Выбрать главу

Труднее всего даются переходы — от частного к общему и обратно. Когда читаешь чужие воспоминания, трудно приучить себя к мысли, что это — и о нашей семье, о Витисах и Сидикманах. И наоборот, когда с головой уходишь в ворох архивов, складывая бесконечный пазл семейной истории, уже не получается думать о том, что таких историй миллионы. Может, поэтому никто у нас ни о ком ничего не знает: их судьбы затерялись в арифметике больших чисел, оставив по себе полезную науку забвения, унаследованную и моей мамой — ее категоричное «а нечего рассказывать».

* * *

Вспоминаю тех пациентов, последних из выживших. Об одной паре я написал когда-то стихи, с которых, в сущности, и началась моя книга «Нью-Йоркский обход»:

Она говорит: «Тяжело, а ему тяжелей», говоря о муже. Они — в ожиданьи врача в онкологической клинике. «Пожалей нас», — причитает. И медсестра, ворча, приносит ему подушку, питье, журнал. Он — восьмидесятитрехлетний. Рак почки. Худой, как жердь, но худей — жена. Он и она — из выживших: тьма, барак в Треблинке или Дахау. С недоверьем глядят на студента-медика, думают: свой — не свой? Да, говорю, еврей. И тогда галдят, жалуясь на врача с медсестрой. Весной будет ровно шестьдесят лет со дня их женитьбы. Кивает на мужа: «Тогда он был вроде тебя… — и оглядывает меня, — …но постройней». Верный муж охраняет тыл.
Она говорит: «Мы постились на Йом-Киппур даже там… Берегли паек… А в этом году в первый раз в жизни не выдержали. Чересчур…» Говорит: «Когда он уйдет, я тоже уйду».
Он — вечно мерзнущий; помнящий назубок: «Образ Господа виден смертному со спины, — засыпает, подушку подкладывая под бок, — Next year in Jerusalem. Все будем спасены».

Были и другие, не менее яркие. Вот потомственный пекарь, выживший в Освенциме. Он сидит в инвалидном кресле, глядя в пустоту, пока я обсуждаю с его дочерью лечение рака прямой кишки. И когда дочь трясет его («Папуля, папу-у-уля!»), пытаясь выяснить, согласен ли он на такое лечение, он отзывается откуда-то из глубины своего забытья, не открывая глаз: «Нет больше папули, он кончился».

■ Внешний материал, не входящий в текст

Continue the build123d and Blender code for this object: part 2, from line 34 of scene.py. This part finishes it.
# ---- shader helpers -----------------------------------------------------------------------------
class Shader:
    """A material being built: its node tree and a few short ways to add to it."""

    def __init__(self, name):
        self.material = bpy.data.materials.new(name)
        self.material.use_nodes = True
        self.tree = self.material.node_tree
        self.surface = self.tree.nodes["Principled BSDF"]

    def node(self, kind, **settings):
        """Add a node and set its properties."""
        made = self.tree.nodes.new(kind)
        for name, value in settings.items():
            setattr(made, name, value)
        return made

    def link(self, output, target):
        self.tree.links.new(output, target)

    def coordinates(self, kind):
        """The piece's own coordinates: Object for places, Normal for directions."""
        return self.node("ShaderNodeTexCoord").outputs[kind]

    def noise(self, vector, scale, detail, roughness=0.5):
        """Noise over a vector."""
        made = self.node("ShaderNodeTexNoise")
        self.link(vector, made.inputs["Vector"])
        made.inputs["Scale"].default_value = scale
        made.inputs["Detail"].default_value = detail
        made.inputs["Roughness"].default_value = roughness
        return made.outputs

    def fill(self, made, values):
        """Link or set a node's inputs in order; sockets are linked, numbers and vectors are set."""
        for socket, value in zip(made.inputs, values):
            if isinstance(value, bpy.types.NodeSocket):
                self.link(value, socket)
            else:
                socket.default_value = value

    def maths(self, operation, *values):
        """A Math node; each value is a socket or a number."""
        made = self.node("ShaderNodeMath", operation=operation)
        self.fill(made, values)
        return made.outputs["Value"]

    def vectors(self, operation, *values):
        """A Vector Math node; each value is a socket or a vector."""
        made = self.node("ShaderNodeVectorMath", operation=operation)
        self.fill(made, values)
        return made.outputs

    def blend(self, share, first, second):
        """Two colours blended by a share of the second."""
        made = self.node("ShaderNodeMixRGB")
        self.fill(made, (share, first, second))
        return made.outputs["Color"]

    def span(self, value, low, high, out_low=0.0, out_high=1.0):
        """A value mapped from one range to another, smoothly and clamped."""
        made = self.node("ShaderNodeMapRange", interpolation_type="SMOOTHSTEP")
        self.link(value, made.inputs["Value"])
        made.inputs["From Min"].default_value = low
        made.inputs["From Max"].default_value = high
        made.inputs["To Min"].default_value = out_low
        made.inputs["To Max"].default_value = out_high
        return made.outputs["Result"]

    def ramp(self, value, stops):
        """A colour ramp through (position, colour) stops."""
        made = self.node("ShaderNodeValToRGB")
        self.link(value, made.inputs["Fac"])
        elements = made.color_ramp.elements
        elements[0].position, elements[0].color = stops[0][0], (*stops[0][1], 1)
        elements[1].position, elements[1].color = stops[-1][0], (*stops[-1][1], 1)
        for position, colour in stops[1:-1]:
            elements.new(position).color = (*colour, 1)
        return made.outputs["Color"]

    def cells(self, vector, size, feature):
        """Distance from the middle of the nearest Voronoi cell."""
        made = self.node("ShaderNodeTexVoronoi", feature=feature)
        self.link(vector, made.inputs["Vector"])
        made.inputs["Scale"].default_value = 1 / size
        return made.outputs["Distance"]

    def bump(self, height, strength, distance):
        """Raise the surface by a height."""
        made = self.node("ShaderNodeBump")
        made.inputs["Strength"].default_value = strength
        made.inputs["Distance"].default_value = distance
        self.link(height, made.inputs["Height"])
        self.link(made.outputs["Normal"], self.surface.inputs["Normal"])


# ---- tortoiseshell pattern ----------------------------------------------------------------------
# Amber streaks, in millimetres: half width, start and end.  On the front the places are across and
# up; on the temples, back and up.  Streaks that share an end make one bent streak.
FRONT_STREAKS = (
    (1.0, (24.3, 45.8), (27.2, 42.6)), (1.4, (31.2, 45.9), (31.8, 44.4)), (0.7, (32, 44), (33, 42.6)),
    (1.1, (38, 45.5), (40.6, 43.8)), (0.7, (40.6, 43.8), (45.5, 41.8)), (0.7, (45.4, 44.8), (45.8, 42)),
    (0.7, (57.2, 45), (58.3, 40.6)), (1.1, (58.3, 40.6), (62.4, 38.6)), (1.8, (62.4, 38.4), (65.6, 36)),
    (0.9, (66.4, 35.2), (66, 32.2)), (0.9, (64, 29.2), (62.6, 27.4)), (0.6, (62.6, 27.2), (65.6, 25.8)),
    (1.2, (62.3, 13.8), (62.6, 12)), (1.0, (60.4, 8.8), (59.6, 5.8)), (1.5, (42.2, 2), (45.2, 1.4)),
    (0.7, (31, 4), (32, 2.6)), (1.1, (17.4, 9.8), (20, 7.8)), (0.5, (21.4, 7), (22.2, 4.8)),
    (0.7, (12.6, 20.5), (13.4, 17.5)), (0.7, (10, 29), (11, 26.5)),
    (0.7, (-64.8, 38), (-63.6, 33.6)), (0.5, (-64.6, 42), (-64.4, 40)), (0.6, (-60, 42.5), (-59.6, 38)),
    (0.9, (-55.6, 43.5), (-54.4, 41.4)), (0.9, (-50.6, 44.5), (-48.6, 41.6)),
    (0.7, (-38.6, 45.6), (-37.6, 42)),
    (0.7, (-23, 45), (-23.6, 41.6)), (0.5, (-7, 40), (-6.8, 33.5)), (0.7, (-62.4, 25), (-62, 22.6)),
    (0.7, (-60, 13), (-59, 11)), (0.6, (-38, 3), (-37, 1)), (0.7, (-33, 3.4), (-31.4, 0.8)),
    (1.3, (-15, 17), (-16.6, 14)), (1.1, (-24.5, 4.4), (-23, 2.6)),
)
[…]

Помню их всех, человек пять или шесть, с концлагерными номерными татуировками. И одного — без татуировки. Без каких бы то ни было шрамов. Человека с тем же историческим опытом, но с другой стороны. Чистокровный немец, во время войны он находился в Германии, а эмигрировал уже после. Бодрый старик по фамилии Штанг, страстный любитель горной природы и лыжного спорта, как Мартин Хайдеггер. Говорит, что во время войны был еще совершенным мальчуганом. Сколько же ему тогда было? Семь лет? Девять? Нет, все-таки чуть постарше. В сорок пятом ему было двадцать лет. Совсем еще ребенок, можно сказать. Да он и не помнит толком ту войну. Зато помнит послевоенное время, вот что было страшно: когда пришли коммунисты, от них надо было бежать как можно скорее, и он убежал, к счастью, через лагеря для перемещенных лиц. О, чего он только не насмотрелся при коммунистах, но теперь он здесь, в свободной стране, и все эти ужасы далеко позади… Говорит складно, не то что те пациенты с еврейскими фамилиями и номерными татуировками. Те — старые и нервные, с неуклюжим английским, на котором они еще безуспешно пытаются острить, называя нацистов «зе гуд уанс», с резиньяциями вроде «нет больше папули, он кончился». Штанг — другое, он живчик. Показывает мне пальцы ног, с которых сошли ногти (побочный эффект химиотерапии), жалуется на боль, но жалуется полушутя, с задорной искоркой в глазах: «Эк меня, а? Теперь небось лыжный сезон пропустить придется». Хочется сказать, что он архетипичен. Впрочем, прямых доказательств у меня нет. Странно, конечно, что немецкий парень, которому в 1945‑м было двадцать, не воевал и «толком не помнит» войну. Странно — это мягко сказано.